HEADLEE: OK, so many people celebrate July fourth, even though they're not entirely accurate, as the beginning of the Revolutionary War. When does it end? When's victory day in the 1700s?
DAVIS: Well, of course 1775, the war starts, a year later is independence, and it's a long, dragged-out war. But of course it ends unofficially in 1781 with the victory of Washington at Yorktown, where he captures and - defeats and captures a large British Army. What they didn't tell you in school, probably, was how important the French were to that victory.
HEADLEE: So a lot of ifs here. If only they hadn't removed that passage, we might've avoided the Civil War, and if England and France hadn't hated each other so much, we might not have gained independence.

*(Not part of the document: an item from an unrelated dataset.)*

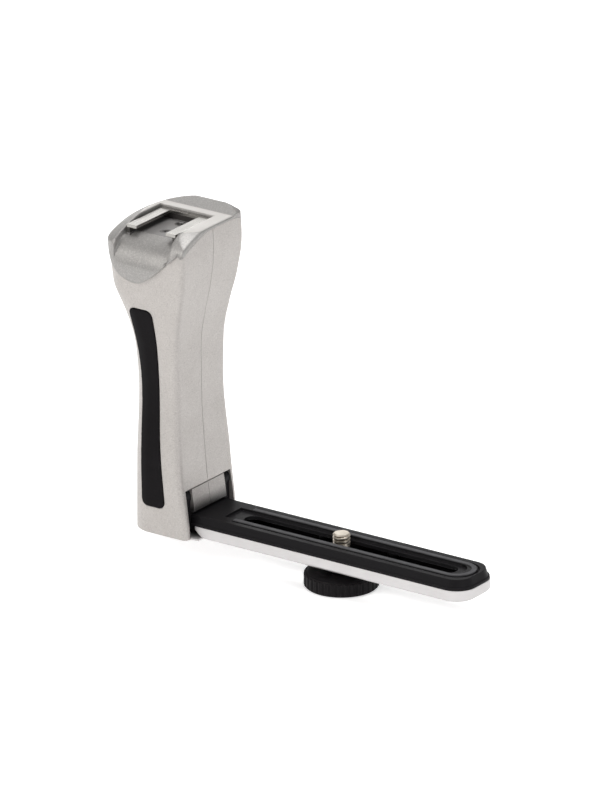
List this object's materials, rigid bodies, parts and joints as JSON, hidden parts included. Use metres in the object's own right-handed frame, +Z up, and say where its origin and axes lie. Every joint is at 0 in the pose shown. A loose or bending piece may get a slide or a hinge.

DAVIS: Well, there's no question that the intervention of the French who provided something like 90 percent of the American gunpowder, and certainly the intervention of the young Marquis de Lafayette, who was actually as close to a son as anyone that George Washington had. Lafayette called Washington his father. This young, idealistic Frenchman, very, very wealthy, comes to America purely out of idealism, and he is truly one of the heroes at Yorktown in that victory over the British.
HEADLEE: So merci de la France, a la France.
DAVIS: And that's why there's a Lafayette Park across the street from the White House.
HEADLEE: There you go. Kenneth C. Davis, author of the best-selling "Don't Know Much About" series, joins us from New York. Thank you so much, Kenneth, and happy Fourth of July.